Tuesday, June 15, 2010

THE DOOM THAT CAME TO SARNATH by H. P. Lovecraft


The Doom that Came to Sarnath and Other Stories is a collection of short stories written by H. P. Lovecraft between 1917 and 1935. Most of this is his earlier work; much of it is from his Dunsanian period, and none of these stories is part of the Cthulhu mythos.

This kind of atmospheric horror is tricky to write: if it’s too vague, it’s not compelling; if it’s too detailed, it ceases to be “weird” and easily becomes silly. Lovecraft always keeps safely to the vague side of the line (occasionally to the point that a story will fail to be interesting); flashes and hints of the supernatural keep the horror of mystery intact.

Yet even as he only hints at the attributes of his many lurking horrors, Lovecraft vividly describes every other element in his tales. He frequently name-checks fictitious places and things to add verisimilitude to his stories. And he loves nothing so much as the adjective; indeed, one is hard-pressed to find many unadorned nouns in his writing. But where else can one find sentences like, “It was in mid-summer, when the alchemy of nature transmutes the sylvan landscape to one vivid and almost homogeneous mass of green; when the senses are well-nigh intoxicated with the surging seas of moist verdure and the subtly indefinable odors of the soil and the vegetation” (“The Tomb”)? This is Lovecraft.
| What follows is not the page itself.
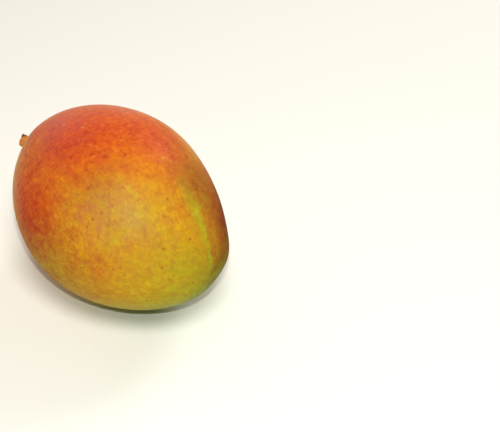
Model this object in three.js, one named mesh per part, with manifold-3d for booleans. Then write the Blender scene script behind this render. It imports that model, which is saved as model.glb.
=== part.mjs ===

Every sentence is like that.

Thanks to this and other talents, Lovecraft excels at creating atmosphere, which is so key to good horror. There is something appealing about the ancient – lost, alien, mysterious, eldritch things, and Lovecraft’s enthusiasm for them is evident in his writing.
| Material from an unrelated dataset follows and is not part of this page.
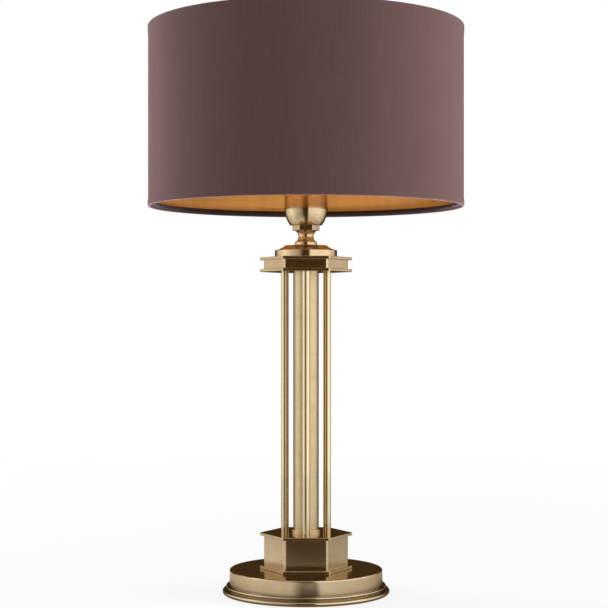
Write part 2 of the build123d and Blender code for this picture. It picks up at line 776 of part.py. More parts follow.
# Cloth cover: the wall, and at both edges a hem that turns under the liner's
# edge, round the wire ring and up inside.  The lower half is turned, then
# mirrored, and its hem is notched where the arms pass.
with BuildPart() as shade_cover:
    with BuildSketch(Plane.XZ):
        with BuildLine():
            hem_inside = Line(
                (hem_inner_radius, hem_top), (hem_inner_radius, shade_bottom + wire_ring_inset)
            )
            under_wire = TangentArc(
                hem_inside @ 1, (wire_ring_radius, shade_bottom), tangent=hem_inside % 1
            )
            under_liner = Line(under_wire @ 1, (hem_outer_radius - hem_edge, shade_bottom))
            hem_round = TangentArc(
                under_liner @ 1, (hem_outer_radius, shade_bottom + hem_edge), tangent=under_liner % 1
            )
            Polyline(
                hem_round @ 1,
                (hem_outer_radius, hem_top),
                (shade_radius, hem_top + hem_fade),
                (shade_radius, shade_middle),
                (shade_radius - cloth_thickness, shade_middle),
                (shade_radius - cloth_thickness, shade_bottom + cloth_thickness),
                (wire_ring_radius, shade_bottom + cloth_thickness),
            )
            inner_round = TangentArc(
                (wire_ring_radius, shade_bottom + cloth_thickness),
                (hem_inner_radius + cloth_thickness, shade_bottom + wire_ring_inset),
                tangent=(-1, 0),
            )
            Polyline(inner_round @ 1, (hem_inner_radius + cloth_thickness, hem_top), hem_inside @ 0)
        make_face()
    revolve(axis=Axis.Z)
    mirror(about=Plane.XY.offset(shade_middle))
    with BuildSketch(Plane.XY.offset(arm_outer_level - frame_wire_radius - glue_gap)):
        with PolarLocations(hem_inner_radius + cloth_thickness / 2, arm_count, start_angle=arm_start_angle):
            Rectangle(4 * cloth_thickness, arm_notch_width)
    extrude(amount=hem_height, mode=Mode.SUBTRACT)
shade_cover.part.label = "shade_cover"
export_step(shade_cover.part, "parts/shade_cover.step")
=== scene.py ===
# %% [markdown]
# # A column table lamp in antique brass
# The lamp is a round turned base, a hexagonal pedestal, three polished rods
# round a satin tube, a hexagonal capital, a turned neck and cup, and a drum
# shade lined with gold film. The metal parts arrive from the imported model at
# their real size, so this lesson gives them their finish, and makes the cloth,
# the felt, the threads and the welds. It starts by loading that model.

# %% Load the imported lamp
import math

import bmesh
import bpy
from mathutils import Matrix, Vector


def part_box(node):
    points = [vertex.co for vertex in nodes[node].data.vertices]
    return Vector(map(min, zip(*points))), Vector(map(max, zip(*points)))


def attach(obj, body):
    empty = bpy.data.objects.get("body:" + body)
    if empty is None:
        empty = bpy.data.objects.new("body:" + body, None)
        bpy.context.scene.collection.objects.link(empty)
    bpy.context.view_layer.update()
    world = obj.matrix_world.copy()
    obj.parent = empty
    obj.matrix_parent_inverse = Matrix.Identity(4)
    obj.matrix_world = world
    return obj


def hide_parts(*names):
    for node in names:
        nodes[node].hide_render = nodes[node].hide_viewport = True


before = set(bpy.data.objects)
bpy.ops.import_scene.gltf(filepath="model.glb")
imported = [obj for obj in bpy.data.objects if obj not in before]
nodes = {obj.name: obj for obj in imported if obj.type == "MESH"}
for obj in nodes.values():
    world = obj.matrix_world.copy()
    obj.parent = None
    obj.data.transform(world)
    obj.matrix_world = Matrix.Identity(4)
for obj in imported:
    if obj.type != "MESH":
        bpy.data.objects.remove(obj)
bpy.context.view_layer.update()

# %% [markdown]
# ## Tools and units
# Blender works in metres, and a lamp is easier to read in millimetres, so one
# factor turns a size in millimetres into metres. `bmesh` builds and edits the
# meshes.

mm = 0.001

# %% [markdown]
# ## The camera
# A product photograph like this one is taken with a long lens from the front,
# at about half the lamp's height. The base and the shade of the photographed
# lamp fit two different heights of the camera, and this height lies between
# them. The lens shift moves the picture without tilting the camera, so upright
# edges stay upright.

# %% Camera
picture_size = 608
focal_pixels = 1560
shift_right_pixels = -2
shift_up_pixels = 14.5
camera_distance = 1588 * mm
camera_height = 279.2 * mm

camera_data = bpy.data.cameras.new("front_camera")
camera_data.sensor_width = 36
camera_data.lens = camera_data.sensor_width * focal_pixels / picture_size
camera_data.shift_x = shift_right_pixels / picture_size
camera_data.shift_y = shift_up_pixels / picture_size
camera = bpy.data.objects.new("front_camera", camera_data)
camera.location = (0, -camera_distance, camera_height)
camera.rotation_euler = (math.radians(90), 0, 0)
bpy.context.scene.collection.objects.link(camera)
bpy.context.scene.camera = camera
bpy.context.scene.view_settings.view_transform = "Standard"
print("lens", round(camera_data.lens, 1), "mm at", round(camera_distance, 3), "m")

# %% [markdown]
# ## Small helpers for node materials
# A material is a graph. Each finish below starts with the same few steps: make
# the material, find its Principled shader, and add nodes with their settings.
# These helpers do only that, so each finish stays short enough to read.
# A noise lies between about 0.3 and 0.7, and two helpers stretch that range.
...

Many of the stories here are dream-fantasies that are heavily influenced by the writings of Lord Dunsany. The trouble here is that after a couple such stories, the reader may realize that they’re all much the same, and one can readily see where most of them are going well in advance. “The narrator has vague interactions in malevolent dimensions resulting in madness and/or doom” (Lovecraft loves madness and doom) could be a plot synopsis for at least half the stories in this volume. His later, proto-Cthulhu tales are more interesting, and “In the Walls of Eryx” (Lovecraft’s only piece of science fiction), co-authored with Kenneth Sterling, is the best story here.

The Doom that Came to Sarnath and Other Stories is, on the whole, a decent collection that is too often hampered by repetition of plot, theme and device.